→ What you will do: Set down exactly the lines of the listing below, please, beginning with the first and ending with the line that holds "band_w = 3.3; // [2.5:0.1:3.5]".

→ Data extract:
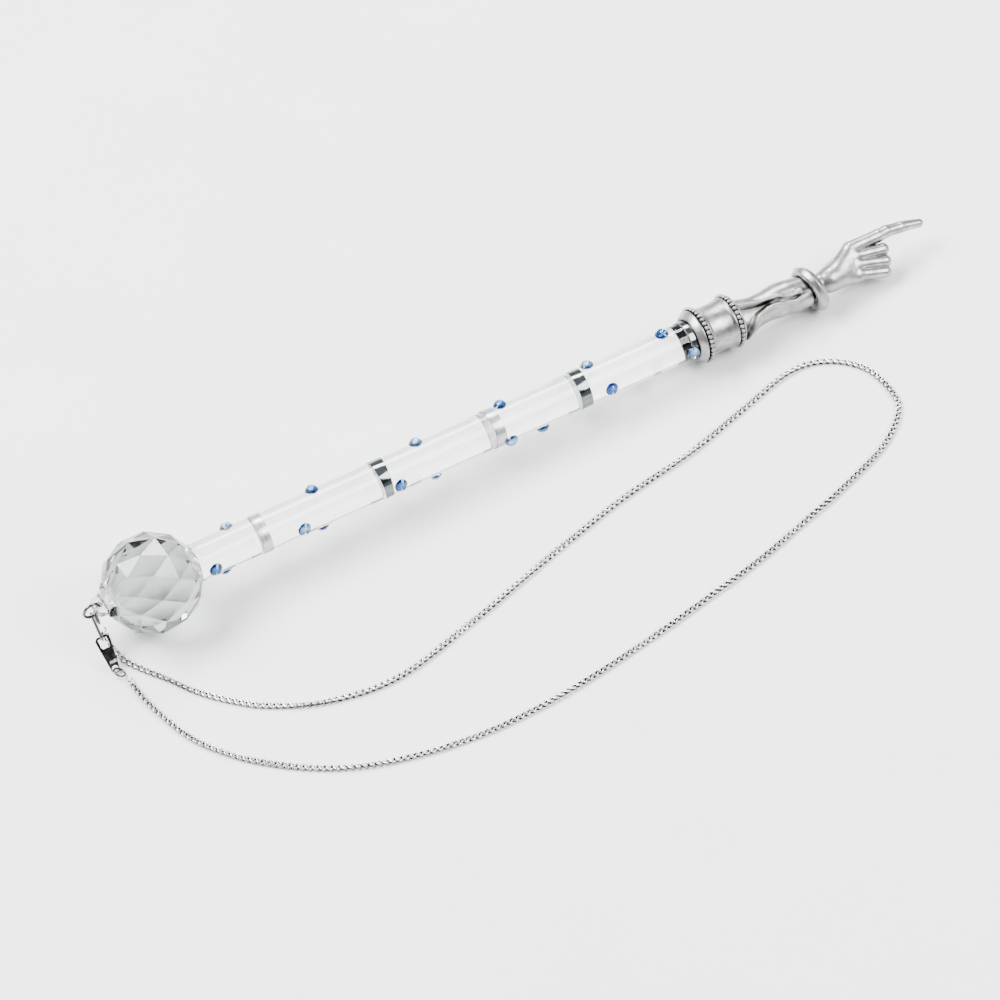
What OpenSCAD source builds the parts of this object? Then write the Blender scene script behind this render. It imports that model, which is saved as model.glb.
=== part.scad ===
// A clear rod with a faceted glass ball at one end, a pewter pointing hand at the other,
// and a neck chain that hangs from the ball's drilled lug. It lies on its ball and its cuff.
// Millimetres. +X runs to the fingertip, +Z is up, and the surface it lies on is z = 0.

/* [Ball and lug] */
// Diameter of the glass ball over its facet corners
ball_d = 30; // [28:0.5:32]
// Facet corners round each ring of the ball
ball_facets = 12; // [8:1:16]
// Width of the lug's flat tab
lug_w = 6.2; // [5:0.2:7]
// Thickness of the lug's tab where it is drilled
lug_t = 2; // [1.6:0.1:2.2]
// Radius of the hole drilled through the lug
lug_hole_r = 1; // [0.9:0.05:1.1]

/* [Rod and bands] */
// Diameter of the solid clear rod
rod_d = 11.4; // [11:0.1:11.8]
// Width of each polished band
band_w = 3.3; // [2.5:0.1:3.5]
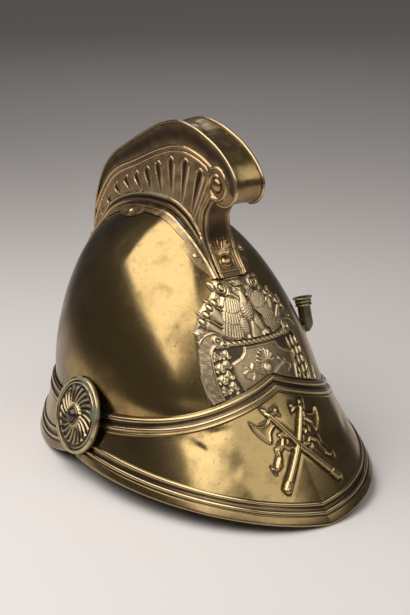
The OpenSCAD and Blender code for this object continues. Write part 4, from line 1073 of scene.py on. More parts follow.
# Peak: a flared sheet raised to a point in the middle of its top edge, with pressed beads along top
# and rim, riveted to the skull. The rim stands on its tip and arches over the ears.
PEAK_TIP = 191.9
PEAK_HALF_W = 107.8
PEAK_WIDE_Y = 35.7
PEAK_REACH = PEAK_TIP - PEAK_WIDE_Y
ARCH_Z = 13.7
GUARD_HALF_W = 106
GUARD_REACH = 146
GUARD_TOP = 50
ROSETTE_Y = 8
SIDE_GAP = 3.5
BINDING_W = 7
BINDING_T = 0.7
BEAD_H = 1.4
TOP_BEADS = (3, 10)
TOP_LINE = 13.6
RIM_BEADS = (16.5, 9.8)
peak_end = math.degrees(math.acos((ROSETTE_Y + SIDE_GAP) / FRONT))
peak_rim_end = math.degrees(math.acos((ROSETTE_Y + SIDE_GAP - PEAK_WIDE_Y) / PEAK_REACH))
guard_end = math.degrees(math.acos((ROSETTE_Y - SIDE_GAP) / FRONT))
guard_rim_end = math.degrees(math.acos((ROSETTE_Y - SIDE_GAP) / GUARD_REACH))


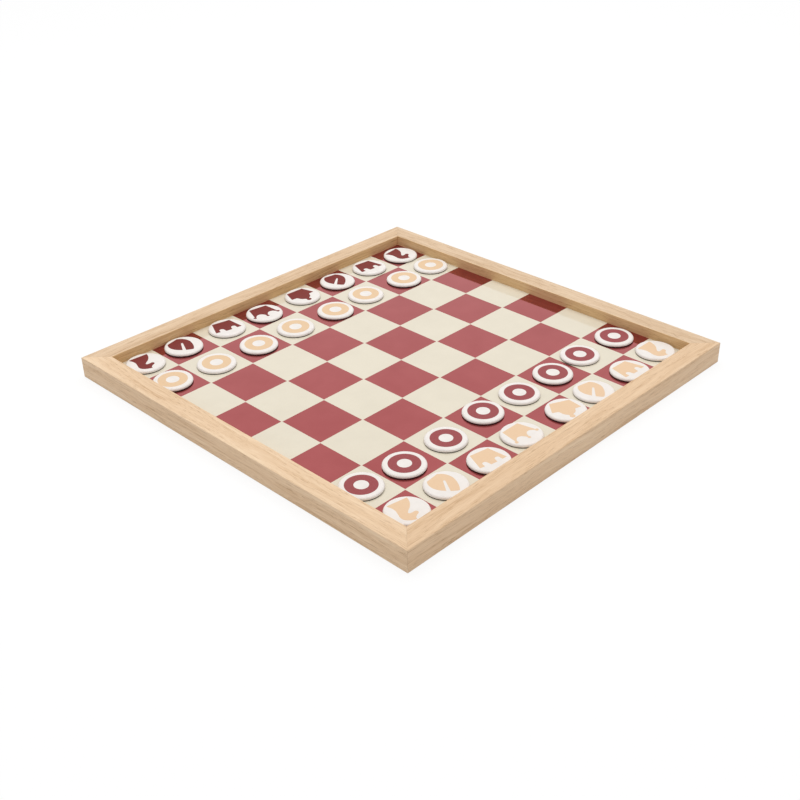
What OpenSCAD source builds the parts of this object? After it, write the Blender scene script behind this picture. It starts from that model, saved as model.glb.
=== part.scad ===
// Wall chessboard: a mitred oak frame round a sheet of enamelled steel, with 32 flat men that hold on by magnets.
// It lies face up on its back. +Y is the top edge as it hangs, and the origin is the middle of the back.

/* [Frame] */
// Outside length of each side of the frame
frame_side = 400; // [360:1:440]
// Width of a rail, seen from the front
rail_w = 19.3; // [18:0.1:26]
// Height of a rail, from the back to the rim
rail_h = 19.8; // [18:0.1:24]
// Height of the lip that stands in front of the board face
lip_h = 10; // [7:0.1:11]
// Round-over along the outer arris of the rim
outer_ease = 0.8; // [0.2:0.1:2]
// Round-over along the inner arris of the rim
inner_ease = 0.5; // [0.2:0.1:2]
// Round-over along the outer arris at the back
back_ease = 0.6; // [0.2:0.1:1.5]
// Glue line in each mitre
glue_line = 0.06; // [0.02:0.01:0.2]

/* [Board] */
// How far the lip covers each outer square
square_cover = 5.7; // [4:0.1:7]
// Cream line left between dark squares that meet at a corner
web = 0.7; // [0.3:0.1:2]
// Plain border of the board round the 64 squares
border = 0.4; // [0:0.1:1]
// Play between the board and the rebate, on each side
board_play = 0.6; // [0.2:0.1:1]
// Thickness of the enamel
enamel_t = 0.15; // [0.1:0.01:0.4]
// Thickness of the steel sheet
sheet_t = 0.8; // [0.5:0.1:1.2]
// Thickness of the backing board
backing_t = 4; // [3:0.5:5]
// Gap between a dark square and the cream round it
enamel_gap = 0.02; // [0.01:0.01:0.05]

/* [Men] */
// Room that a man leaves across its square
man_room = 11.4; // [10.6:0.1:16]
// Thickness of a cap
cap_t = 2.2; // [2.15:0.05:4]
// Round-over of a cap's upper rim
cap_ease = 1.8; // [0.4:0.1:1.8]
// Round-over of a cap's lower rim
cap_foot_ease = 0.25; // [0.1:0.05:0.3]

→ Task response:
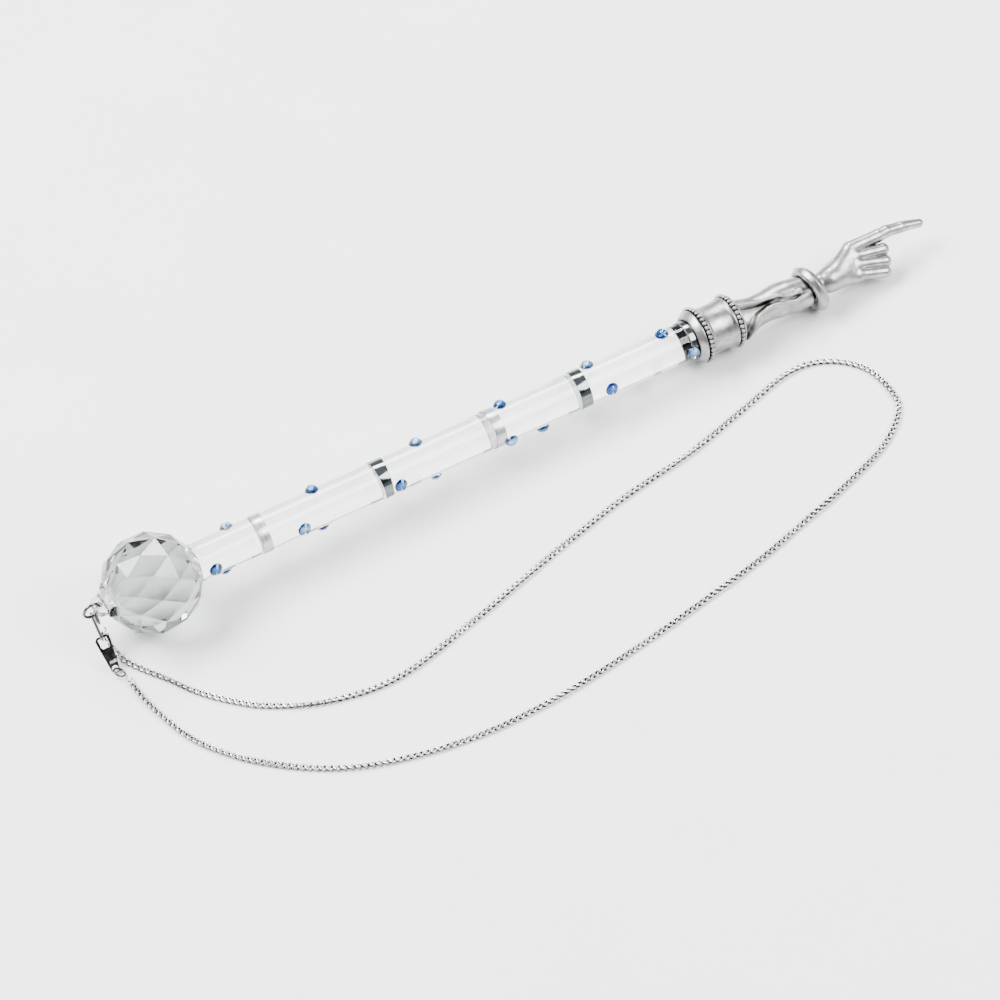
What OpenSCAD source builds the parts of this object? Then write the Blender scene script behind this render. It imports that model, which is saved as model.glb.
=== part.scad ===
// A clear rod with a faceted glass ball at one end, a pewter pointing hand at the other,
// and a neck chain that hangs from the ball's drilled lug. It lies on its ball and its cuff.
// Millimetres. +X runs to the fingertip, +Z is up, and the surface it lies on is z = 0.

/* [Ball and lug] */
// Diameter of the glass ball over its facet corners
ball_d = 30; // [28:0.5:32]
// Facet corners round each ring of the ball
ball_facets = 12; // [8:1:16]
// Width of the lug's flat tab
lug_w = 6.2; // [5:0.2:7]
// Thickness of the lug's tab where it is drilled
lug_t = 2; // [1.6:0.1:2.2]
// Radius of the hole drilled through the lug
lug_hole_r = 1; // [0.9:0.05:1.1]

/* [Rod and bands] */
// Diameter of the solid clear rod
rod_d = 11.4; // [11:0.1:11.8]
// Width of each polished band
band_w = 3.3; // [2.5:0.1:3.5]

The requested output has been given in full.